Amy Johnson Pioneering Aviator born in Hull in 1903. Amy was the first woman to fly solo from Britain to Australia in her Gypsy Moth ‘Jason’. Travelling 11,000 mile in 19 days.

Karen Briggs Four times world Judo Champion and Gold Medal winner in the Olympic Games of 1990.

Patricia Bredin – Actress and singer. Born in Hull in 1934. Best known as the very first United Kingdom representative in the Eurovision Song Contest finishing 7th in 1957. This performance at 1min 52sec is the shortest performance in the contests history.

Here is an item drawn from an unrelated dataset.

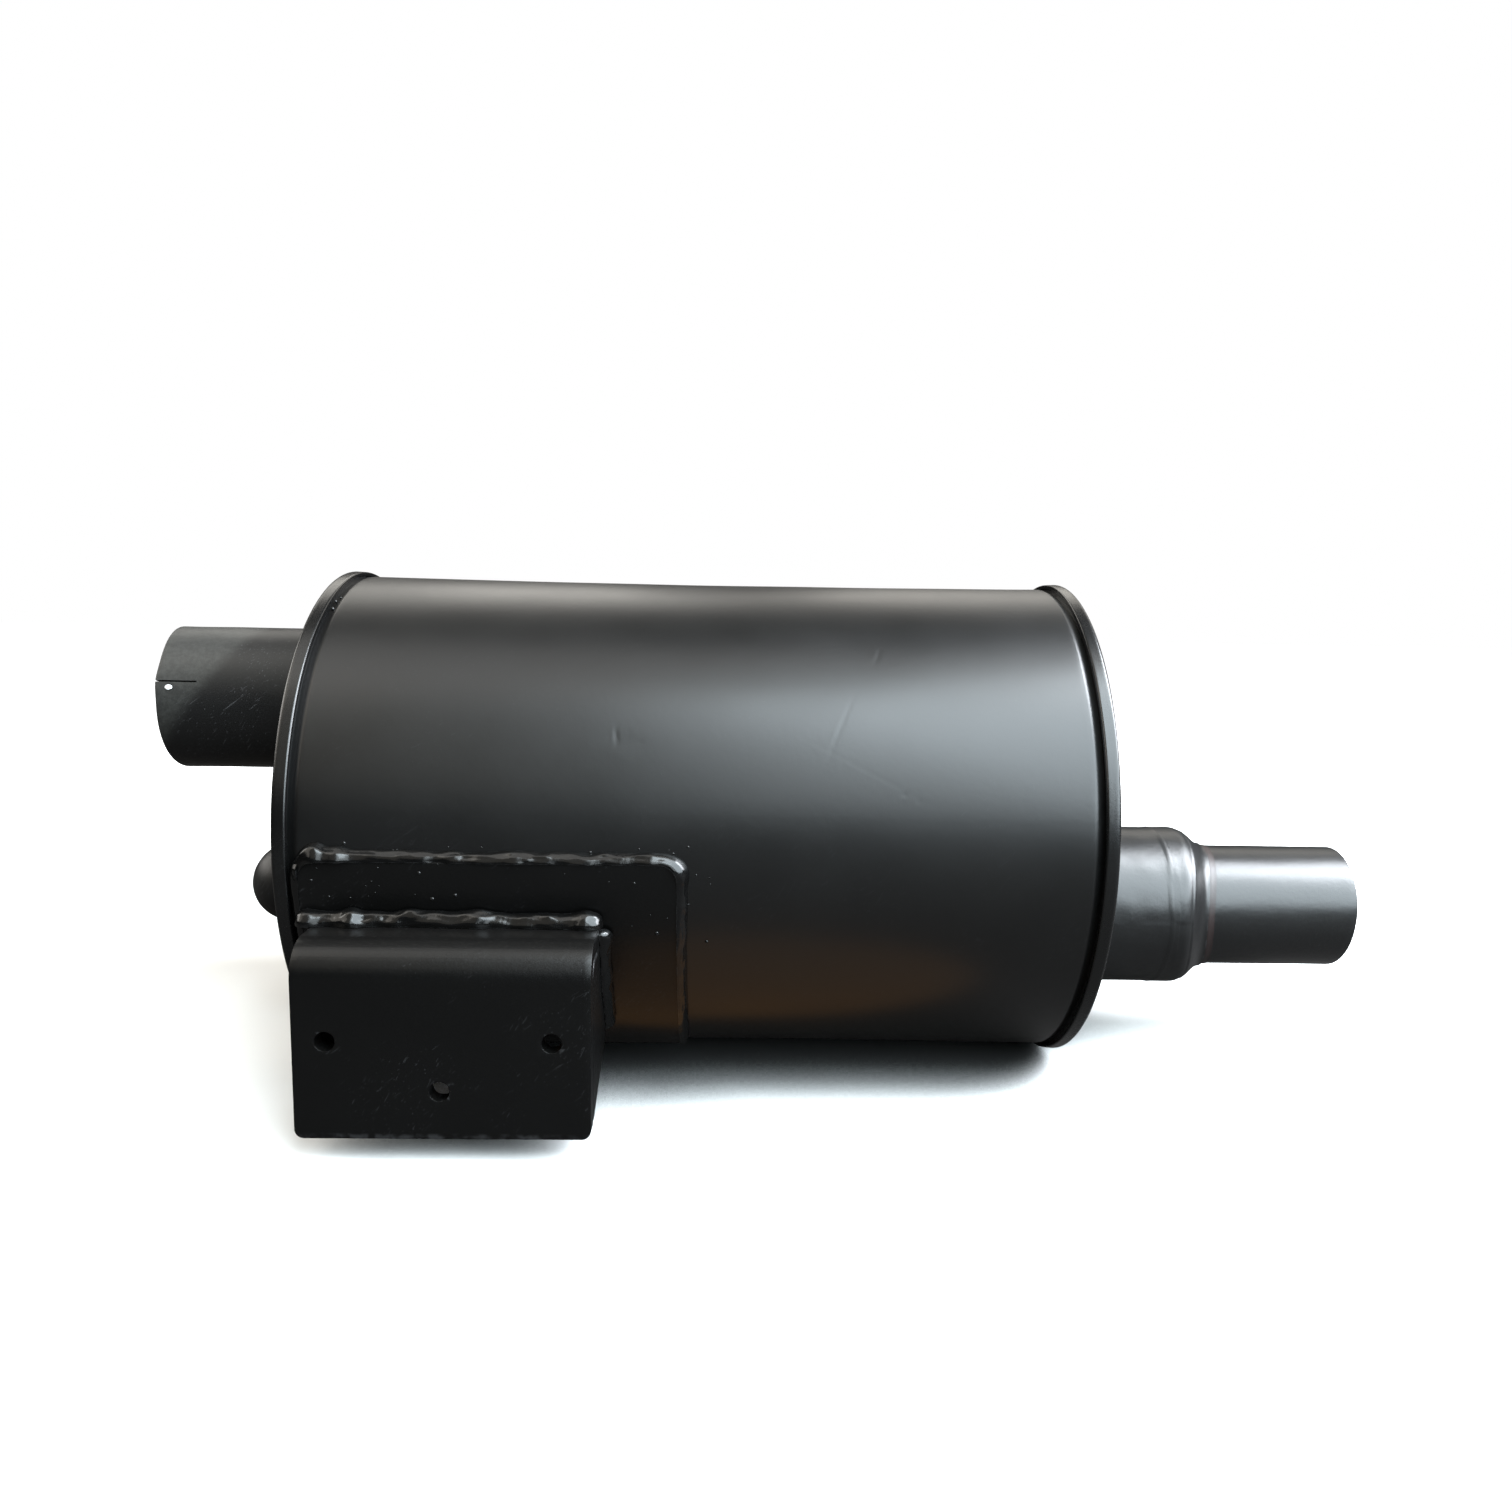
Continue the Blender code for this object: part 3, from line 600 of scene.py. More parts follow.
def scratch_group():
    """A mask of short hairline scratches in three directions."""
    tree, given, result = new_group(
        "Hairline Scratches",
        (("Amount", "NodeSocketFloat", 0.5), ("Cover", "NodeSocketFloat", 0.5)),
        (("Mask", "NodeSocketFloat"),),
    )
    place = object_place(tree)
    total = None
    stretch = (60.0, 1800.0, 1800.0)
    for turn in ((0.4, 0.6, 0.2), (1.3, -0.4, 0.9), (-0.7, 1.0, -0.5)):
        turned_place = add_node(tree, "ShaderNodeMapping", Vector=place, Rotation=turn).outputs[0]
        mapping = add_node(tree, "ShaderNodeMapping", Vector=turned_place, Scale=stretch)
        streak = noise_at(tree, mapping.outputs[0], 1.0, 1.0, 0.4)
        line = ramp(tree, streak, 0.70, 0.76)
        total = line if total is None else calc(tree, "MAXIMUM", total, line)
    top = calc(tree, "ADD", given.outputs["Cover"], 0.10)
    where = ramp(tree, noise_at(tree, place, 35.0, 3.0), given.outputs["Cover"], top)
    mask = calc(tree, "MULTIPLY", calc(tree, "MULTIPLY", total, where), given.outputs["Amount"])
    tree.links.new(mask, result.inputs["Mask"])
    return tree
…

Maureen Lipman OBE – Hull Born actress and member of the Laurence Oliver’s Royal National Thetare Company. Appearing in many TV shows and films throughout her career including Coronation Street, Dr Who and Skins to name but a few.

Margot Bryant – Born in Hull in 1897. Margot appeared in many films in her early career. Her most notable role came later in her life, playing the timid Minnie Caldwell in Coronation Street a role she occupied for 16 years over the course of 560 episodes.

Valerie Wood – Moved to Hull when she was 13 years Old. As the first winner of the Catherine Cookson prize writes historical romance novels set in Hull and East Yorkshire.

Jean Rook – Dubbed “ The First Lady of Fleet Street” for her regular column in the Daily Express. She became the first woman to edit the Sunday newspaper, “Sennet”. Rook interviewed scores of public figures including Margaret Thatcher, Indira Gandhi, Elizabeth Taylor, and Barry Humphries.

Jean Bishop universally-loved as Hull’s Bee Lady. She sadly passed away at the age of 91 after raising thousands of pounds for charity over the years.

Winifred Holtby was an accomplished British author, journalist, and activist. Best known for her novel, South Riding (1936), she had published six novels in her lifetime. She also had a successful career in journalism and wrote the first critical study of Virginia Woolf in English. Winifred worked for prominent newspapers and magazines, including the feminist publication Time and Tide. She wrote about democracy and social welfare, feminism and pacifism, education and responsibility, racism and injustice.

Barbara Buttrick known as “The Mighty Atom of the Ring” Only 4′ 11″ tall she became the World’s unbeaten flyweight and bantamweight champion from 1950 to 1960. In the mid-1990s, she founded and became the president of the Women’s International Boxing Federation which is a major sanctioning body of women’s boxing.